### Prompt
Give all of the lines again exactly as they read.

Start of Information shown

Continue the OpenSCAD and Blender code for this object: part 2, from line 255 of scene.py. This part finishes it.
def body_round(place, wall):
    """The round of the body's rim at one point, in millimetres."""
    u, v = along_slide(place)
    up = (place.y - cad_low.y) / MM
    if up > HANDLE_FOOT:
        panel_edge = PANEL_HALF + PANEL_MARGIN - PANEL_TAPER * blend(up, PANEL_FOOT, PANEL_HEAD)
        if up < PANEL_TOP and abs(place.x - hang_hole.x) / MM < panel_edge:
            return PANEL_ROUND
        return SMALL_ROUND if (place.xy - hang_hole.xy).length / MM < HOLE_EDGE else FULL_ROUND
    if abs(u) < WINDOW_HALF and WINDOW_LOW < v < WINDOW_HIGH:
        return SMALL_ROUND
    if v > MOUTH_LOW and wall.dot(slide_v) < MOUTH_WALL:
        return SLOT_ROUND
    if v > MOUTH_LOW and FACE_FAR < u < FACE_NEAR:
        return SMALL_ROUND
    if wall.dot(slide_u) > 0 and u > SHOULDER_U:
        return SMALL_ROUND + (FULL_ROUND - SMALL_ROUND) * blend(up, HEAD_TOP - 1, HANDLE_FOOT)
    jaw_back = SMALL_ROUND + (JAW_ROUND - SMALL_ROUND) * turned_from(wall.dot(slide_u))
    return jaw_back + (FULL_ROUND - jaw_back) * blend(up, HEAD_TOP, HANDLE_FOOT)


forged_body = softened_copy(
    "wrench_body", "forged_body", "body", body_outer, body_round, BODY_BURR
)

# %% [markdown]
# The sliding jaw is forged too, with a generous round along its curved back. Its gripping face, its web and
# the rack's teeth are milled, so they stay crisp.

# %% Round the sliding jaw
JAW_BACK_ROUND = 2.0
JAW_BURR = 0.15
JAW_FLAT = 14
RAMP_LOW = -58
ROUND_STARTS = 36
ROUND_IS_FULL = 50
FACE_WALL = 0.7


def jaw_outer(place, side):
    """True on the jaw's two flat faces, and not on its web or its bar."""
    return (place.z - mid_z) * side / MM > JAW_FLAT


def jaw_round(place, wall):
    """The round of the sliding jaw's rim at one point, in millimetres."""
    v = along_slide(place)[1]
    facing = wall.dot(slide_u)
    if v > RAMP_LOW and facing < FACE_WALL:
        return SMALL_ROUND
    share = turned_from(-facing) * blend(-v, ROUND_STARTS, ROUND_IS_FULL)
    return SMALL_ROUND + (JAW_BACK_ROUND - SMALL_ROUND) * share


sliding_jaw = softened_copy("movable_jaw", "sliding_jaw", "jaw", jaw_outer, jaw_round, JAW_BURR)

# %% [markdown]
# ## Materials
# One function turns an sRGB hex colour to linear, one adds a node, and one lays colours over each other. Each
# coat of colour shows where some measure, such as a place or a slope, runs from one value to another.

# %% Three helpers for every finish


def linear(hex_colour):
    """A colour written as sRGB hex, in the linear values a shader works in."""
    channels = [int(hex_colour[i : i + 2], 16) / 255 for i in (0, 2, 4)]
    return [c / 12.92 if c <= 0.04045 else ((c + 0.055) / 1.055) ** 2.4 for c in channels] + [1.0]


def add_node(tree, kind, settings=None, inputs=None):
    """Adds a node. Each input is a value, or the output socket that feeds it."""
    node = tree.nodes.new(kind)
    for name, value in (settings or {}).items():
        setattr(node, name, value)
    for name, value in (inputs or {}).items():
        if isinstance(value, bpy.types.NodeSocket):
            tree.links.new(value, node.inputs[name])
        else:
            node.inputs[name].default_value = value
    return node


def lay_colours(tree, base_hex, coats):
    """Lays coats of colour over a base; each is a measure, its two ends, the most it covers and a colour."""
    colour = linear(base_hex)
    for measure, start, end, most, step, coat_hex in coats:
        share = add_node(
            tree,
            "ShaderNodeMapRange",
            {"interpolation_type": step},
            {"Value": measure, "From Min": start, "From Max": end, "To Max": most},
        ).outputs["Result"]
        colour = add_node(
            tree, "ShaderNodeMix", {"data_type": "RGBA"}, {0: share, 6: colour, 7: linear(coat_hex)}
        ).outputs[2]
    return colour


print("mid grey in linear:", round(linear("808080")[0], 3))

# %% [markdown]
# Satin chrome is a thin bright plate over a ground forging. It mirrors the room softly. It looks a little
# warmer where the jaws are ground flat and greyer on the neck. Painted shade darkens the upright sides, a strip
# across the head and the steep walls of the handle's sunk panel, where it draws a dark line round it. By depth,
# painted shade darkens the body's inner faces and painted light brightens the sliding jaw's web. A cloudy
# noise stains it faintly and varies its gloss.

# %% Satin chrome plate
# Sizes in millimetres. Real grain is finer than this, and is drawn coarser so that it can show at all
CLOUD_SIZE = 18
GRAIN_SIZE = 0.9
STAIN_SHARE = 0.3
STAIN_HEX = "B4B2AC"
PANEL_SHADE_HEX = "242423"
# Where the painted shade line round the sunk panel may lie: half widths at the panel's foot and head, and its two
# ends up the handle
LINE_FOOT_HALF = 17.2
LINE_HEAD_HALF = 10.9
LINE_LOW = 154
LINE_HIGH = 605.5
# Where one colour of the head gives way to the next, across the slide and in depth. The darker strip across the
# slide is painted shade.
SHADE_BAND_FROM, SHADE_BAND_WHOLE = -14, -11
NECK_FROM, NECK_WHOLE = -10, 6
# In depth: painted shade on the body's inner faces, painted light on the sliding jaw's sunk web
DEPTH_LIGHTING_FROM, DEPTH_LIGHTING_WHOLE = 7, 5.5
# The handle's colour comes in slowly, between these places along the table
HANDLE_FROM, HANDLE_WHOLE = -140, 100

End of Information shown

### Response
Continue the OpenSCAD and Blender code for this object: part 2, from line 255 of scene.py. This part finishes it.
def body_round(place, wall):
    """The round of the body's rim at one point, in millimetres."""
    u, v = along_slide(place)
    up = (place.y - cad_low.y) / MM
    if up > HANDLE_FOOT:
        panel_edge = PANEL_HALF + PANEL_MARGIN - PANEL_TAPER * blend(up, PANEL_FOOT, PANEL_HEAD)
        if up < PANEL_TOP and abs(place.x - hang_hole.x) / MM < panel_edge:
            return PANEL_ROUND
        return SMALL_ROUND if (place.xy - hang_hole.xy).length / MM < HOLE_EDGE else FULL_ROUND
    if abs(u) < WINDOW_HALF and WINDOW_LOW < v < WINDOW_HIGH:
        return SMALL_ROUND
    if v > MOUTH_LOW and wall.dot(slide_v) < MOUTH_WALL:
        return SLOT_ROUND
    if v > MOUTH_LOW and FACE_FAR < u < FACE_NEAR:
        return SMALL_ROUND
    if wall.dot(slide_u) > 0 and u > SHOULDER_U:
        return SMALL_ROUND + (FULL_ROUND - SMALL_ROUND) * blend(up, HEAD_TOP - 1, HANDLE_FOOT)
    jaw_back = SMALL_ROUND + (JAW_ROUND - SMALL_ROUND) * turned_from(wall.dot(slide_u))
    return jaw_back + (FULL_ROUND - jaw_back) * blend(up, HEAD_TOP, HANDLE_FOOT)


forged_body = softened_copy(
    "wrench_body", "forged_body", "body", body_outer, body_round, BODY_BURR
)

# %% [markdown]
# The sliding jaw is forged too, with a generous round along its curved back. Its gripping face, its web and
# the rack's teeth are milled, so they stay crisp.

# %% Round the sliding jaw
JAW_BACK_ROUND = 2.0
JAW_BURR = 0.15
JAW_FLAT = 14
RAMP_LOW = -58
ROUND_STARTS = 36
ROUND_IS_FULL = 50
FACE_WALL = 0.7


def jaw_outer(place, side):
    """True on the jaw's two flat faces, and not on its web or its bar."""
    return (place.z - mid_z) * side / MM > JAW_FLAT


def jaw_round(place, wall):
    """The round of the sliding jaw's rim at one point, in millimetres."""
    v = along_slide(place)[1]
    facing = wall.dot(slide_u)
    if v > RAMP_LOW and facing < FACE_WALL:
        return SMALL_ROUND
    share = turned_from(-facing) * blend(-v, ROUND_STARTS, ROUND_IS_FULL)
    return SMALL_ROUND + (JAW_BACK_ROUND - SMALL_ROUND) * share


sliding_jaw = softened_copy("movable_jaw", "sliding_jaw", "jaw", jaw_outer, jaw_round, JAW_BURR)

# %% [markdown]
# ## Materials
# One function turns an sRGB hex colour to linear, one adds a node, and one lays colours over each other. Each
# coat of colour shows where some measure, such as a place or a slope, runs from one value to another.

# %% Three helpers for every finish


def linear(hex_colour):
    """A colour written as sRGB hex, in the linear values a shader works in."""
    channels = [int(hex_colour[i : i + 2], 16) / 255 for i in (0, 2, 4)]
    return [c / 12.92 if c <= 0.04045 else ((c + 0.055) / 1.055) ** 2.4 for c in channels] + [1.0]


def add_node(tree, kind, settings=None, inputs=None):
    """Adds a node. Each input is a value, or the output socket that feeds it."""
    node = tree.nodes.new(kind)
    for name, value in (settings or {}).items():
        setattr(node, name, value)
    for name, value in (inputs or {}).items():
        if isinstance(value, bpy.types.NodeSocket):
            tree.links.new(value, node.inputs[name])
        else:
            node.inputs[name].default_value = value
    return node


def lay_colours(tree, base_hex, coats):
    """Lays coats of colour over a base; each is a measure, its two ends, the most it covers and a colour."""
    colour = linear(base_hex)
    for measure, start, end, most, step, coat_hex in coats:
        share = add_node(
            tree,
            "ShaderNodeMapRange",
            {"interpolation_type": step},
            {"Value": measure, "From Min": start, "From Max": end, "To Max": most},
        ).outputs["Result"]
        colour = add_node(
            tree, "ShaderNodeMix", {"data_type": "RGBA"}, {0: share, 6: colour, 7: linear(coat_hex)}
        ).outputs[2]
    return colour


print("mid grey in linear:", round(linear("808080")[0], 3))

# %% [markdown]
# Satin chrome is a thin bright plate over a ground forging. It mirrors the room softly. It looks a little
# warmer where the jaws are ground flat and greyer on the neck. Painted shade darkens the upright sides, a strip
# across the head and the steep walls of the handle's sunk panel, where it draws a dark line round it. By depth,
# painted shade darkens the body's inner faces and painted light brightens the sliding jaw's web. A cloudy
# noise stains it faintly and varies its gloss.

# %% Satin chrome plate
# Sizes in millimetres. Real grain is finer than this, and is drawn coarser so that it can show at all
CLOUD_SIZE = 18
GRAIN_SIZE = 0.9
STAIN_SHARE = 0.3
STAIN_HEX = "B4B2AC"
PANEL_SHADE_HEX = "242423"
# Where the painted shade line round the sunk panel may lie: half widths at the panel's foot and head, and its two
# ends up the handle
LINE_FOOT_HALF = 17.2
LINE_HEAD_HALF = 10.9
LINE_LOW = 154
LINE_HIGH = 605.5
# Where one colour of the head gives way to the next, across the slide and in depth. The darker strip across the
# slide is painted shade.
SHADE_BAND_FROM, SHADE_BAND_WHOLE = -14, -11
NECK_FROM, NECK_WHOLE = -10, 6
# In depth: painted shade on the body's inner faces, painted light on the sliding jaw's sunk web
DEPTH_LIGHTING_FROM, DEPTH_LIGHTING_WHOLE = 7, 5.5
# The handle's colour comes in slowly, between these places along the table
HANDLE_FROM, HANDLE_WHOLE = -140, 100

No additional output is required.